Your task is to output the data exactly as it stands.

--- START ---

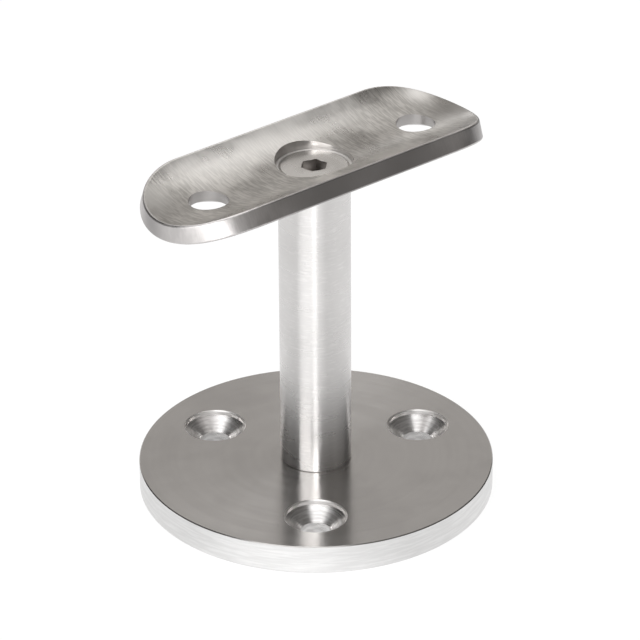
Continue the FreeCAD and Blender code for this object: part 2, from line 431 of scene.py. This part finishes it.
def draw_cloudy_film(board: NodeBoard, given: bpy.types.Node, result: bpy.types.Node) -> None:
    """Soft uneven patches, as tumbling and handling leave on bare steel.

    Args:
        board: The group's board.
        given: The group's input node.
        result: The group's output node.
    """
    broad = board.noise(
        given.outputs["Position"], given.outputs["Patches per metre"], detail=3.0, roughness=0.55
    )
    board.feed(result.inputs["Mask"], board.remap(broad, SWELL_LOW, SWELL_HIGH))


CLOUDY_FILM = SharedEffect(
    name="cloudy_film",
    inputs=(("Position", SocketKind.VECTOR, None), ("Patches per metre", SocketKind.VALUE, 150.0)),
    outputs=(("Mask", SocketKind.VALUE),),
    draw=draw_cloudy_film,
)


def draw_painted_light_ring(board: NodeBoard, given: bpy.types.Node, result: bpy.types.Node) -> None:
    """A soft ring about an upright axis: the mask for painted highlights on edges and for patches
    of painted highlight and painted shade.

    Args:
        board: The group's board.
        given: The group's input node.
        result: The group's output node.
    """
    reach = level_offset(board, given)[2]
    away = board.math("ABSOLUTE", board.math("SUBTRACT", reach, given.outputs["Radius"]))
    share = board.math("DIVIDE", away, given.outputs["Width"])
    board.feed(result.inputs["Mask"], board.remap(share, 0.0, 1.0, 1.0, 0.0))


PAINTED_LIGHT_RING = SharedEffect(
    name="painted_light_ring",
    inputs=(
        ("Position", SocketKind.VECTOR, None),
        ("Axis point", SocketKind.VECTOR, None),
        ("Radius", SocketKind.VALUE, 0.005),
        ("Width", SocketKind.VALUE, 0.0005),
    ),
    outputs=(("Mask", SocketKind.VALUE),),
    draw=draw_painted_light_ring,
)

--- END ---

### [Solution]
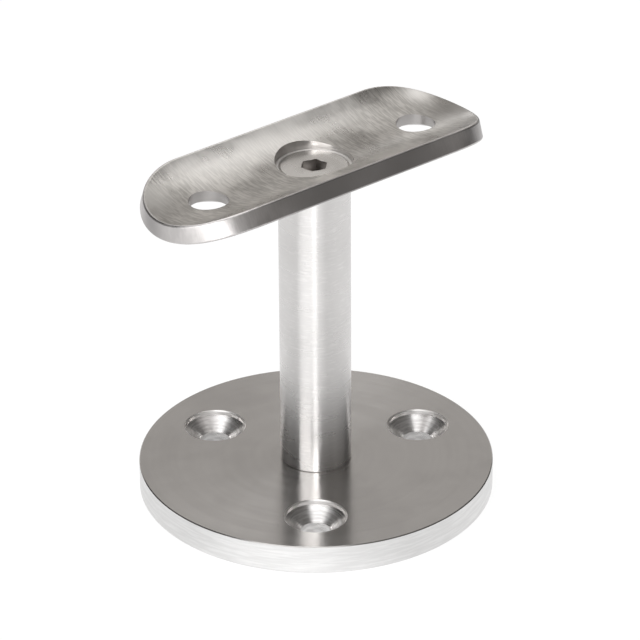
Continue the FreeCAD and Blender code for this object: part 2, from line 431 of scene.py. This part finishes it.
def draw_cloudy_film(board: NodeBoard, given: bpy.types.Node, result: bpy.types.Node) -> None:
    """Soft uneven patches, as tumbling and handling leave on bare steel.

    Args:
        board: The group's board.
        given: The group's input node.
        result: The group's output node.
    """
    broad = board.noise(
        given.outputs["Position"], given.outputs["Patches per metre"], detail=3.0, roughness=0.55
    )
    board.feed(result.inputs["Mask"], board.remap(broad, SWELL_LOW, SWELL_HIGH))


CLOUDY_FILM = SharedEffect(
    name="cloudy_film",
    inputs=(("Position", SocketKind.VECTOR, None), ("Patches per metre", SocketKind.VALUE, 150.0)),
    outputs=(("Mask", SocketKind.VALUE),),
    draw=draw_cloudy_film,
)


def draw_painted_light_ring(board: NodeBoard, given: bpy.types.Node, result: bpy.types.Node) -> None:
    """A soft ring about an upright axis: the mask for painted highlights on edges and for patches
    of painted highlight and painted shade.

    Args:
        board: The group's board.
        given: The group's input node.
        result: The group's output node.
    """
    reach = level_offset(board, given)[2]
    away = board.math("ABSOLUTE", board.math("SUBTRACT", reach, given.outputs["Radius"]))
    share = board.math("DIVIDE", away, given.outputs["Width"])
    board.feed(result.inputs["Mask"], board.remap(share, 0.0, 1.0, 1.0, 0.0))


PAINTED_LIGHT_RING = SharedEffect(
    name="painted_light_ring",
    inputs=(
        ("Position", SocketKind.VECTOR, None),
        ("Axis point", SocketKind.VECTOR, None),
        ("Radius", SocketKind.VALUE, 0.005),
        ("Width", SocketKind.VALUE, 0.0005),
    ),
    outputs=(("Mask", SocketKind.VALUE),),
    draw=draw_painted_light_ring,
)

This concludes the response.